Découvrez ci-dessous la critique du film Capitalism : A Love Story
Après avoir passé à la moulinette le système de santé des Etats-Unis dans Sicko, Michael Moore s'en prend aux bases mêmes de la culture américaine telle qu'on la connaît aujourd'hui pour apporter son éclairage sur la crise économique.
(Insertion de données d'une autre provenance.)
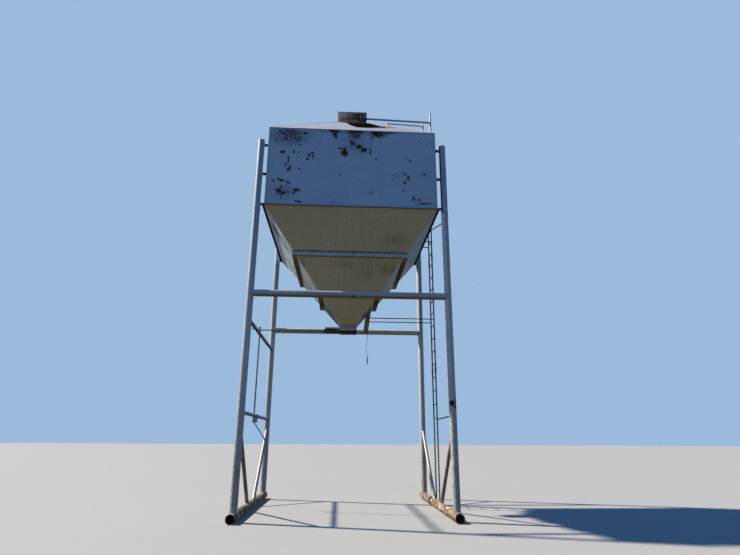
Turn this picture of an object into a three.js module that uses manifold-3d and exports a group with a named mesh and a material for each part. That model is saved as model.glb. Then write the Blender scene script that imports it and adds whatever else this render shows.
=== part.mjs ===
// Overhead feed bin: a square steel bin with a pyramid roof and a steep hopper, carried by four pipe
// legs on two skid pipes, high enough for a truck to drive under the slide gate of its outlet.
// Millimetres, +Z up. The origin is on the ground midway between the skids; the front faces -Y.
import * as THREE from "three";
import { mergeVertices } from "three/addons/utils/BufferGeometryUtils.js";
import { ConvexGeometry } from "three/addons/geometries/ConvexGeometry.js";
import Module from "manifold-3d";

const wasm = await Module();
wasm.setup();

// Clearance between pieces that touch
const GAP = 0.3;

// Bin body
const BIN_HALF = 1829;
const WALL_FOOT = 6070;
const WALL_HEAD = 7940;
const PLATE = 6;
const ROOF_RISE = 1473;
const ROOF_PLATE = 4;

// Hopper and outlet
const OUTLET_HALF = 178;
const OUTLET_Z = 3886;
const HOPPER_RUN = (BIN_HALF - OUTLET_HALF) / (WALL_FOOT - OUTLET_Z);
const SKIRT_LEG = 50;
const UPPER_RING_Z = 5230;
const LOWER_RING_Z = 4480;
const RING_HEIGHT = 102;
const RING_DEPTH = 63;

// Hatch on the roof
const HATCH_HALF = 370;
const COLLAR_HALF = 338;
const LID_FOOT = 9256;
const LID_HEAD = 9433;

// Legs, skids and the pipes between them
const LEG_OD = 139.7;
const LEG_X = 1973;
const LEG_Y = 1854;
const LEG_TOP = 7578;
const LEG_SPLICE_Z = 5960;
const SKID_OD = 168.3;
const SKID_WALL = 7.1;
const SKID_HALF = 2105;
const SKID_Z = (SKID_OD / 2) * Math.cos(Math.PI / 24);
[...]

Construit selon une structure pyramidale, Capitalism : A Love Story commence par dénoncer les effets de la crise sur des particuliers issus des classes moyennes (des familles exclues de leur domicile, des employés licenciés, des héritiers dépouillés de leur héritage) et remonte peu à peu jusqu'aux pontes de la finance et des grandes entreprises pour mettre en lumière leurs magouilles criminelles, dénonçant l'enrichissement d'une minorité sur le dos d'une population de plus en plus désespérée. Si les premiers pas de la démonstration pourront paraître simplistes, à commencer par le parallèle entre l'Amérique et l'Empire Romain, Capitalism : A Love Story prend progressivement son envol et fait mouche à de nombreuses reprises, au point de faire véritablement froid dans le dos. Mobilisant tous ses talents d'investigateur mais aussi l'incroyable culot qu'on lui connaît (le seul nom de Michael Moore suffit à énerver les vigiles des grandes banques), le documentariste dévoile des aberrations et des pratiques d'un cynisme stupéfiant et malheureusement crédibles aux yeux de toute personne ayant eu un jour ou l'autre à en découdre avec les banques.
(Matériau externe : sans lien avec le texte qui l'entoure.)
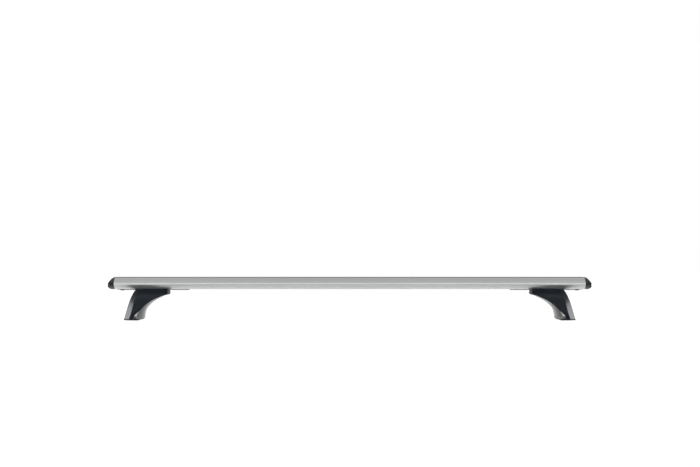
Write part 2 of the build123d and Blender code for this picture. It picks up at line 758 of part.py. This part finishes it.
def flank_cover():
    """The crowned cover: skin, side returns, nose and toe, lock boss and finger recess."""
    side = SHELL_WALL + COVER_GAP
    nose = foot_block(0, 0, 0) & across_y(nose_outline(NOSE_EDGE), WIDE) & nose_plan()
    form = (foot_block(side, SHELL_WALL, 0) + nose) & flank_body(0)
    inside = foot_block(side + COVER_RETURN, 0, COVER_WALL) & flank_body(COVER_WALL)
    deep = foot_block(0, -COVER_WALL, COVER_WALL) & flank_body(COVER_RETURN_DEPTH)
    deep = deep - across_y(nose_outline(NOSE_EDGE), WIDE)
    over_low = (-PAD_INNER_REACH - COVER_GAP, -FAR, -FAR)
    over_pad = box_between(over_low, (FAR, FAR, PAD_THICKNESS + COVER_GAP))
    skin = form - deep - inside - over_pad
    boss_radius = LOCK_RADIUS + LOCK_FIT + LOCK_BOSS_WALL
    boss = lock_rod(boss_radius, COVER_WALL / 2, LOCK_LIP + LOCK_LENGTH - SLIDE_CLEARANCE)
    recess_zone = box_between(
        (-RECESS_OUTER_REACH - RECESS_LENGTH, -RECESS_WIDTH / 2, 0),
        (-RECESS_OUTER_REACH, RECESS_WIDTH / 2, UNDERSIDE),
    )
    recess = recess_zone - flank_body(RECESS_DEPTH)
    cover = skin + boss - recess
    cover = cover - lock_rod(LOCK_RADIUS + LOCK_FIT, LOCK_LIP, WIDE)
    cover = cover - lock_rod(LOCK_WINDOW_RADIUS, -LOCK_LENGTH, LOCK_LIP)
    return cover - bar_envelope(BAR_GAP) - plate_envelope(SEAT)


def core_webs():
    """The two upright webs of the core, each with a round lightening hole."""
    outer = CORE_WEB_INNER + CORE_WEB
    web = box_between((-FAR, CORE_WEB_INNER, 0), (FAR, outer, UNDERSIDE))
    hole_place = Pos(CORE_HOLE_REACH, 0, CORE_HOLE_HEIGHT) * Rot(90, 0, 0)
    pair = web + mirror(web, about=Plane.XZ)
    return pair - hole_place * Cylinder(CORE_HOLE_RADIUS, FAR)


def lock_catch():
    """The catch on one core web: the turned cam lies behind it."""
    catch_end = LOCK_LIP + LOCK_LENGTH - CATCH_GAP
    place = lock_plane(catch_end - CATCH_THICKNESS)
    block = rectangle(-CATCH_LENGTH / 2, CATCH_INNER, CATCH_LENGTH / 2, CORE_WEB_INNER + CORE_WEB / 2)
    return extrude(place * block, CATCH_THICKNESS)


def foot_core():
    """The cast bracket: base plate, leaning wall, top flange, webs and catch."""
    gap = SHELL_WALL + SEAT
    block = foot_block(gap, gap, CORE_TO_FLANK) & flank_body(CORE_TO_FLANK)
    block = block & height_band(PAD_THICKNESS, FLANGE_TOP)
    hollow = across_y(side_outline(gap + CORE_WALL, -OPEN), WIDE)
    hollow = hollow & height_band(PAD_THICKNESS + CORE_PLATE, FLANGE_BOTTOM)
    core = block - (hollow - core_webs())
    core = core + lock_catch()
    bolt_hole = Cylinder(BOLT_RADIUS + BOLT_HOLE_CLEARANCE, THROUGH)
    for reach in BOLT_REACHES:
        core = core - Pos(-reach, 0, FLANGE_TOP) * bolt_hole
    return core - Pos(0, 0, PAD_THICKNESS) * Cylinder(BUSH_RADIUS + BUSH_FIT, THROUGH)


def base_bush():
    """The flanged steel bush with a threaded bore, in the core's base plate."""
    body = Pos(0, 0, PAD_THICKNESS + BUSH_HEIGHT / 2) * Cylinder(BUSH_RADIUS, BUSH_HEIGHT)
    flange = Pos(0, 0, PAD_THICKNESS - BUSH_FLANGE / 2) * Cylinder(BUSH_FLANGE_RADIUS, BUSH_FLANGE)
    bush = body + flange - Cylinder(BUSH_BORE_RADIUS, FAR)
    mouth = Cone(BUSH_BORE_RADIUS + BUSH_MOUTH_CHAMFER, BUSH_BORE_RADIUS, BUSH_MOUTH_CHAMFER)
    return bush - Pos(0, 0, PAD_THICKNESS - BUSH_FLANGE + BUSH_MOUTH_CHAMFER / 2) * mouth


def slide_plate():
    """The plate under the bar, bevelled below, with a key that runs in the slot's mouth."""
    inner = PLATE_OUTER_REACH - PLATE_LENGTH
    middle = (PLATE_OUTER_REACH + inner) / 2
    outline = RectangleRounded(PLATE_LENGTH, PLATE_WIDTH, PLATE_CORNER)
    plate = Pos(middle, 0, FLANGE_TOP) * extrude(outline, PLATE_THICKNESS)
    plate = chamfer(plate.edges().group_by(Axis.Z)[0], PLATE_BEVEL)
    key_half = BOTTOM_MOUTH / 2 - SLIDE_CLEARANCE
    key = box_between(
        (inner + PLATE_CORNER, -key_half, FLANGE_TOP + PLATE_THICKNESS / 2),
        (PLATE_OUTER_REACH - PLATE_CORNER, key_half, PLATE_TOP + KEY_HEIGHT),
    )
    plate = plate + key
    bolt_hole = Cylinder(BOLT_RADIUS + BOLT_HOLE_CLEARANCE, THROUGH)
    for reach in BOLT_REACHES:
        plate = plate - Pos(-reach, 0, FLANGE_TOP) * bolt_hole
    return plate


def on_bolts(piece):
    """The same small piece at both T-bolts."""
    copies = [Pos(-reach, 0, 0) * piece for reach in BOLT_REACHES]
    return Compound(children=copies)


def t_bolts():
    """Two T-head bolts whose heads run inside the bar's bottom slot."""
    head_low = UNDERSIDE + BOTTOM_LIP + SLIDE_CLEARANCE
    tail = FLANGE_BOTTOM - WASHER_THICKNESS - NUT_HEIGHT - BOLT_TAIL
    head_outline = RectangleRounded(BOLT_HEAD_LENGTH, BOLT_HEAD_WIDTH, BOLT_RADIUS)
    head = Pos(0, 0, head_low) * extrude(head_outline, BOLT_HEAD_HEIGHT)
    shank = Pos(0, 0, tail) * extrude(Circle(BOLT_RADIUS), head_low - tail)
    shank = chamfer(shank.edges().group_by(Axis.Z)[0], BOLT_TAIL_CHAMFER)
    return on_bolts((head + shank).solid())


def t_washers():
    """Two plain washers under the core's top flange."""
    ring = Circle(WASHER_RADIUS) - Circle(BOLT_RADIUS + BOLT_HOLE_CLEARANCE)
    washer = Pos(0, 0, FLANGE_BOTTOM - WASHER_THICKNESS) * extrude(ring, WASHER_THICKNESS)
    return on_bolts(washer.solid())


def t_nuts():
    """Two hexagon nuts, chamfered at the corners, on the T-bolts."""
    top = FLANGE_BOTTOM - WASHER_THICKNESS
    hexagon = RegularPolygon(NUT_ACROSS_FLATS / 2, 6, major_radius=False)
    nut = Pos(0, 0, top - NUT_HEIGHT) * extrude(hexagon, NUT_HEIGHT)
    rim = NUT_ACROSS_FLATS / sqrt(3) - NUT_CHAMFER / 2
    drum = extrude(Circle(rim + NUT_CHAMFER), NUT_HEIGHT)
    drum = chamfer(drum.edges().filter_by(GeomType.CIRCLE), NUT_CHAMFER)
    nut = nut & Pos(0, 0, top - NUT_HEIGHT) * drum
    return on_bolts((nut - Cylinder(BOLT_RADIUS + SCREW_CLEARANCE, FAR)).solid())


def lock_barrel():
    """The lock barrel: key slot in its face, stub and retaining head at its inner end."""
    back = LOCK_LIP + LOCK_LENGTH
    barrel = lock_rod(LOCK_RADIUS, LOCK_LIP + SCREW_CLEARANCE, back)
    key = lock_plane(LOCK_LIP) * Rectangle(LOCK_KEY_LENGTH, LOCK_KEY_WIDTH)
    barrel = barrel - extrude(key, LOCK_KEY_DEPTH)
    stub = lock_rod(LOCK_STUB_RADIUS, back, back + CAM_THICKNESS)
    head = lock_rod(LOCK_HEAD_RADIUS, back + CAM_THICKNESS, back + CAM_THICKNESS + LOCK_HEAD)
    return barrel + stub + head


def lock_cam():
    """The cam on the barrel's stub: a hub that tapers to a rounded tip."""
    hub = Circle(CAM_HUB_RADIUS)
    tip = Pos(CAM_REACH - CAM_TIP_RADIUS, 0) * Circle(CAM_TIP_RADIUS)
    outline = make_hull(hub.edges() + tip.edges())
    outline = outline - Circle(LOCK_STUB_RADIUS + BUSH_FIT)
    return extrude(lock_plane(LOCK_LIP + LOCK_LENGTH) * outline, CAM_THICKNESS)


FOOT_PIECES = {
    "slide_plate": slide_plate,
    "t_bolts": t_bolts,
    "t_washers": t_washers,
    "t_nuts": t_nuts,
    "foot_core": foot_core,
    "foot_shell": foot_shell,
    "base_pad": base_pad,
    "base_bush": base_bush,
    "flank_cover": flank_cover,
    "lock_barrel": lock_barrel,
    "lock_cam": lock_cam,
}
END_PIECES = {
    "end_cap": end_cap,
    "slot_stop": slot_stop,
    "stop_screw": stop_screw,
}


def write_pair(name, shape):
    """Writes a right-hand piece and its mirror image on the left."""
    export_step(shape, f"parts/{name}_right.step")
    export_step(mirror(shape, about=Plane.YZ), f"parts/{name}_left.step")


def main():
    os.makedirs("parts", exist_ok=True)
    export_step(bar_profile(), "parts/bar_profile.step")
    export_step(top_rubber_strip(), "parts/top_rubber_strip.step")
    for name, build in END_PIECES.items():
        write_pair(name, build())
    for name, build in FOOT_PIECES.items():
        write_pair(name, Pos(FOOT_X, 0, 0) * build())


main()
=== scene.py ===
"""Looks of the roof rack crossbar: finishes, bush threads, floor, light and camera.

Lengths are in metres. +X runs along the bar, +Z is up, and the camera stands on the -Y side.
"""

from math import atan, cos, pi, radians, sin, tau

import bpy
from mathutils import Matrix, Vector


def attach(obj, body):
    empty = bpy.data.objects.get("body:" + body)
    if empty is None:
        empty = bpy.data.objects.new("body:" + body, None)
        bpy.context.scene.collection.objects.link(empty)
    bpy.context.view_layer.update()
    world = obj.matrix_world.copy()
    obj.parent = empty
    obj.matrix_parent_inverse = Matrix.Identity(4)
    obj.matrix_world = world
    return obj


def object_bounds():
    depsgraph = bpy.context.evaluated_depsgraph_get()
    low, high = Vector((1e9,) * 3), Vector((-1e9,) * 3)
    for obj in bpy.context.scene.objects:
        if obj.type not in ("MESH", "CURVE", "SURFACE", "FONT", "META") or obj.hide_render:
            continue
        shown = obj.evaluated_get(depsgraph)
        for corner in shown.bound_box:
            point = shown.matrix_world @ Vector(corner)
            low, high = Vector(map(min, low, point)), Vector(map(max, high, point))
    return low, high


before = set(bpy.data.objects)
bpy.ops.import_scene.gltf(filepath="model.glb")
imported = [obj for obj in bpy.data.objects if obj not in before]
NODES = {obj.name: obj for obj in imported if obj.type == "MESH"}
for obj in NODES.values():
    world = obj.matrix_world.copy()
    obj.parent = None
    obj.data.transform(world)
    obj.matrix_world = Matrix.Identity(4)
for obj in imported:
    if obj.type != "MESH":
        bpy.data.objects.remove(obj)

CAD_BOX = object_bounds()
SIDES = ("left", "right")
MM = 0.001

# Camera: the front elevation of the photograph, in its frame of 700 x 467
IMAGE_WIDTH = 700
IMAGE_HEIGHT = 467
OBJECT_WIDTH_PX = 481.8
OBJECT_CENTRE_PX = (349.7, 298.3)
LENS_MM = 115.0
SENSOR_MM = 36.0
ELEVATION_DEG = 1.5
CLIP_END = 100

# Sky: its level at each height, from straight down (0) past the horizon (0.5) to overhead (1)
SKY_LEVELS = ((0.0, 0.78), (0.5, 0.46), (0.62, 0.56), (0.84, 0.52), (0.93, 0.60), (1.0, 1.1))

# Dark room behind the camera: the directions in which its shade starts and is full, and the
# share of the sky's light that is left there
SHADE_BOUNDS = (("Y", -0.25, -0.85), ("Z", 0.5, 0.15))
SHADE_LEAVES = 0.2

# Floor: a sheet of paper just under the pads. The camera sees a share of plain glow in it,
# which keeps it white round the object's shadow
FLOOR_LEVEL = -0.2 * MM
FLOOR_RADIUS = 9.0
FLOOR_CORNERS = 96
PAPER_COLOUR = (0.78, 0.78, 0.78, 1)
PAPER_SHARE = 0.6
PAPER_GLOW = 1.4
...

C'est un véritable cri de colère que pousse Michael Moore avec ce Capitalism : A Love Story qui lui permet une fois encore de prouver sa capacité à captiver presque immédiatement son auditoire avec des révélations chocs. Car comme nous le savions déjà, Michael Moore est aussi un excellent showman qui n'hésite pas à se mettre lui-même en scène, ce qui donne lieu à quelques moments tout simplement jubilatoires - le cinéaste se fait de plus en plus présent à l'écran au cours du film et finit par un geste hautement symbolique. Pourtant, ce showman peut aussi se révéler assez manipulateur lorsqu'il a décidé de laisser ostensiblement de côté toute objectivité. Au rang des reproches, nous citerons surtout le chapitre tendancieux utilisant la religion pour appuyer le propos et prôner sans nuance aucune le Socialisme, l'idée maîtresse étant que le Capitalisme n'est pas conforme à la Bible ! Rappelons à ce titre que Moore est un fervent catholique ; or selon le sociologue Max Weber, le capitalisme serait directement dérivé de la mentalité protestante (voir l'ouvrage L'Ethique Protestante et l'Esprit du Capitalisme). Tout comme Farenheit 9/11 avec l'Irak et Bowling For Colombine avec le Canada, Capitalism : A Love Story confirme par ailleurs la fâcheuse tendance du cinéaste à idéaliser les autres pays (c'est tout juste si Mao Tse-Dong n'est pas érigé en référence), un défaut qui entame légèrement la crédibilité du documentaire auprès des non-Américains.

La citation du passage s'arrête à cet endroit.